Assimilation of photochemically active species and a case analysis of UARS data

We present a short overview of applications of estimation theory in atmospheric chemistry and discuss some common methods of gridding and mapping of irregular satellite observations of chemical constituents. It is shown that these methods are unable to produce truly synoptic maps of short-lived photochemically active species due to insufficient temporal and spatial density of satellite observations. The only way to overcome this limitation is to supplement observations with prior independent information given, for instance, by atmospheric numerical models and/or climatologies. Objective approaches to combining such prior information with observations are commonly referred to as data assimilation. Mathematical basis of data assimilation known as optimal estimation equations is presented following Lorenc [1986]. Two particular techniques of data assimilation, the variational method and the extended Kalman filter, are briefly described, and their applications to time-dependent numerical photochemical models are discussed.

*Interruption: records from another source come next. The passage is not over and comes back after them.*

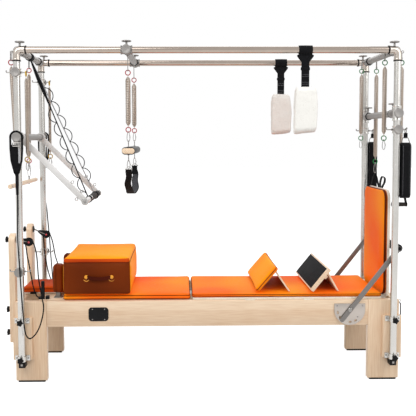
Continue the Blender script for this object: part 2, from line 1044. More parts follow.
BRAID = Webbing("braided_rope", ribs=340.0, lift="242427")
PALE_WEB = Webbing("pale_webbing", colour="9C9C9F", lift="D2D2D4")
PLASTIC = Moulded("black_plastic_skin", "black_plastic", "09090A", "131315", 0.42, gloss=0.15)
RUBBER = Moulded("black_rubber", "black_plastic", "0D0D0F", "19191C", 0.7, gloss=0.1)
FOAM = Moulded(
    "dark_foam_skin", "dark_foam", "2E2A28", "3E3835", 0.85, grain=900.0, depth=0.0003, sheen=0.05,
    gloss=0.15)
RED = Moulded("red_ring_paint", "spring_steel", "B81028", "A00C20", 0.4, gloss=0.2)
YELLOW = Moulded("yellow_ring_paint", "spring_steel", "D2A800", "BC9400", 0.4, gloss=0.2)
BRACKET = Metal("bracket_steel", "satin_tube", "B0A8A1", 0.3)
GREEN = Moulded("green_ring_paint", "spring_steel", "0A7838", "086430", 0.4, gloss=0.2)
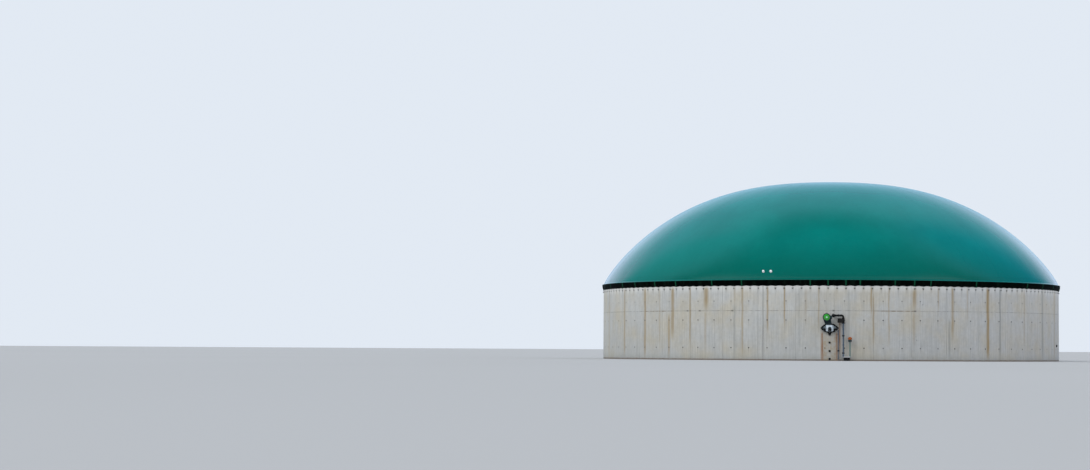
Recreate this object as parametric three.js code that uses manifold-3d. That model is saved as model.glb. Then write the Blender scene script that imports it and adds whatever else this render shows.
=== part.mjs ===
// A round biogas digester: a cast concrete tank under an air-held double membrane roof.
// Millimetres, +Z up. The origin is on the tank's axis at ground level, and the front,
// with the agitator drive, faces -Y. An azimuth is an angle in degrees from the front,
// positive towards +X.
import * as THREE from "three";
import { mergeVertices } from "three/addons/utils/BufferGeometryUtils.js";
import Module from "manifold-3d";

const wasm = await Module();
wasm.setup();

// Fitting gap between pieces that touch
const gap = 0.3;

// Concrete tank
const tankRadius = 15250;
const wallThickness = 250;
const crownHeight = 4980;
const slabThickness = 250;
const slabSides = 72;
const sectionCount = 8;
const facetsPerSection = 18;
const castingJointAzimuth = -15.4;
const sectionDegrees = 360 / sectionCount;
const facetDegrees = sectionDegrees / facetsPerSection;

// Membrane roof
const roofRadius = 15220;
const roofSpringHeight = 5030;
const roofRise = 6903;
const roofFullness = 2.564;
const roofShoulder = 1.199;
const roofShell = 40;
const roofFacets = 72;
const roofCourses = 12;
const roofInnerCourses = 6;
const roofStartDegrees = 8;
const footRadius = 15345;
const footEdge = 18;
const footStep = 30;
const footTurnDegrees = 3;

// Skirt laced down over the clamped edge of the membrane
const skirtDrop = 380;
const skirtScallop = 75;
const skirtSeat = 0.6;
const scallopsPerSection = 22;
const scallopSteps = 3;

// Sight ports low on the roof
const portsAzimuth = -14.7;
const portSpacing = 480;
const portRadius = 80;

// Agitator drive
const driveAzimuth = 0.2;
const shaftHeight = 2010;
const yoke = { width: 1140, height: 600, rim: 80, web: 440, depth: 150 };
const drivePlateThickness = 20;
const bearingLength = 60;
const gearbox = { shaftEnd: 150, motorEnd: 240, depth: 210, bevel: 18 };
const motor = { x: -192, z: 2665, radius: 222, length: 330, finHeight: 26, fins: 20 };
const hoodRadius = 262;
const hoodLength = 215;
const terminalBox = { width: 110, depth: 170, height: 200 };
const plugHeights = { upper: 1120, middle: 600, lower: 120 };

// Pipework right of the drive
const headerHeight = 2785;
const headerRadius = 60;
const headerStart = 235;
const headerStandOff = 210;
const elbowRadius = 110;
const downpipeX = 830;
const downpipeRadius = 48;
const downpipeSides = 16;
const valve = { bottom: 2290, top: 2650, bonnetWidth: 350, bonnetDepth: 170 };
const clampHeights = { upper: 1540, lower: 480 };
const drain = { azimuth: 2.17, top: 1840, bottom: 100, radius: 25, standOff: 90 };
const drainClipHeight = 620;

// Pit and standpipe at the foot
const pit = { azimuth: 4.06, ringRadius: 205, ringHeight: 190, wall: 30 };
const lid = { radius: 282, thickness: 60 };
const standpipe = { offset: 199, radius: 48, top: 1170 };
const capRadius = 125;

// Capped stub near the right-hand edge
const stub = { azimuth: 76.2, height: 1010, radius: 90, length: 70 };

const materials = {
  concrete: finish(0xb3b1aa, 0.9, 0),
  membrane: finish(0x0f7566, 0.35, 0),
  skirt: finish(0x101211, 0.6, 0),
  galvanised: finish(0xaab2b6, 0.45, 0.8),
  darkSteel: finish(0x23282b, 0.5, 0.6),
  gearTeal: finish(0x1d4347, 0.45, 0.3),
  pipeGrey: finish(0x66737d, 0.5, 0.4),
  motorGreen: finish(0x2f9a35, 0.35, 0),
  blackPlastic: finish(0x17191b, 0.5, 0),
  whitePlastic: finish(0xe6e6e8, 0.4, 0),
  orangePlastic: finish(0xb8651b, 0.5, 0),
};

const digester = new THREE.Group();
digester.name = "biogas_digester";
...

We investigate validity of the linear approximation which is utilized in both methods, present time evolution of the linearization and covariance matrices, and discuss some of their properties. On the basis of ideas of Fisher and Lary [1995] we then employ a trajectory model and a photochemical box model for assimilation and mapping of the Upper Atmosphere Research Satellite (UARS) measurements of chemical species. The assimilation is performed using the variational technique and the extended Kalman filter, and results of bo th methods are presented and discussed.